The Sudanese Foreign Ministry on Tuesday also condemned what it called an attack by Ethiopian “gangs” in al-Fashqa on Monday, five kilometers from the border. Five women and a child were killed, and two other women who had been harvesting crops were missing, the ministry said.

Sudan said on Dec 31 that it had taken control of all of Sudanese territory in the area. Ethiopia says Sudan took advantage of its forces being distracted by the Tigray conflict to occupy Ethiopian land and loot properties.

The United Nations said in a report last week on the humanitarian situation in Tigray that there were reports of a military build-up on both sides of the border around the area.

The border tensions come at a time when Ethiopia, Sudan and Egypt are also trying to resolve a three-way row over Ethiopia’s Grand Ethiopian Renaissance Dam.

READ MORE: Ethiopia, Egypt, Sudan hold talks on Nile dam

Ethiopia sees the dam as key to plans to become Africa’s largest power exporter.

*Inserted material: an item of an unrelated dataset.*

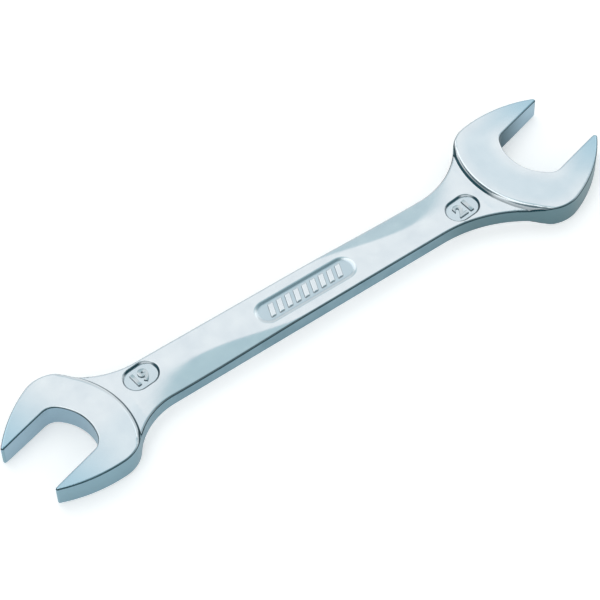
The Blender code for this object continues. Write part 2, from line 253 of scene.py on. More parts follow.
SMALL = JawHead(side=-1, jaw=19.2, reach=74.5, depth=21.6, throat_rise=3.8, throat_fillet=4.5,
                tip=0.6, width=37.9, front=45.0, corner=10.0, web=11.3, back_rise=7.8,
                steep_flare=20.6, shallow_flare=26.0, mark_gap=3.15)
LARGE = JawHead(side=1, jaw=21.2, reach=76.5, depth=23.5, throat_rise=4.8, throat_fillet=4.0,
                tip=0.75, width=42.1, front=42.8, corner=10.9, web=14.2, back_rise=9.2,
                steep_flare=24.0, shallow_flare=41.0, mark_gap=2.35)

upper_edge = Straight(LARGE.foot(1), SMALL.foot(1))
lower_edge = Straight(SMALL.foot(-1), LARGE.foot(-1))
outline = (LARGE.runs() + [LARGE.flare_arc(1).backwards(), upper_edge, SMALL.flare_arc(1)]
           + SMALL.runs() + [SMALL.flare_arc(-1).backwards(), lower_edge, LARGE.flare_arc(-1)])

# Its heights over the mid-plane, in mm. The rims roll over into the walls, and the heads fall away a
# little towards their tips and step down to the shank in a hollow root. The panel and the two size
# marks are pockets, each an oval dish with a soft lip.
HALF_HEAD = 3.75
HALF_SHANK = 2.5
ROLL_SLOPE = math.radians(72.0)
SHANK_RIM = 0.7
PRONG_RIM = 0.6
JAW_RIM = 0.5
BACK_RIM = 1.8
RIM_CHANGE = 5.0
ROOT_HOLLOW = 0.6
TIP_FALL = 0.3
FALL_START = 3.0
HEAD_MARGIN = 4.0
ON_RIM = 1e-6
PANEL = dict(centre=0j, tilt=0.0, length=34.2, width=8.5, depth=0.32, lip=1.6)
MARK_LENGTH = 11.3
MARK_OFFSET = 2.75
MARK_TILT = math.radians(5.0)


def ease(value):
    """Eases from 0 to 1 as the value runs from 0 to 1."""
    value = np.clip(value, 0.0, 1.0)
    return value * value * (3 - 2 * value)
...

Egypt, which gets more than 90 percent of its scarce fresh water from the Nile, fears the dam across the Blue Nile could devastate its economy.

Egypt, Ethiopia and Sudan said on Sunday that they reached a new impasse in the dispute. Egypt and Ethiopia separately blamed Sudanese objections to the framework for the talks.

On Tuesday, Ethiopia’s Dina criticized both Egypt and Sudan for delaying the negotiations. “Are the two speaking the same language? More or less. The two are speaking the same language when it comes to stalling it.”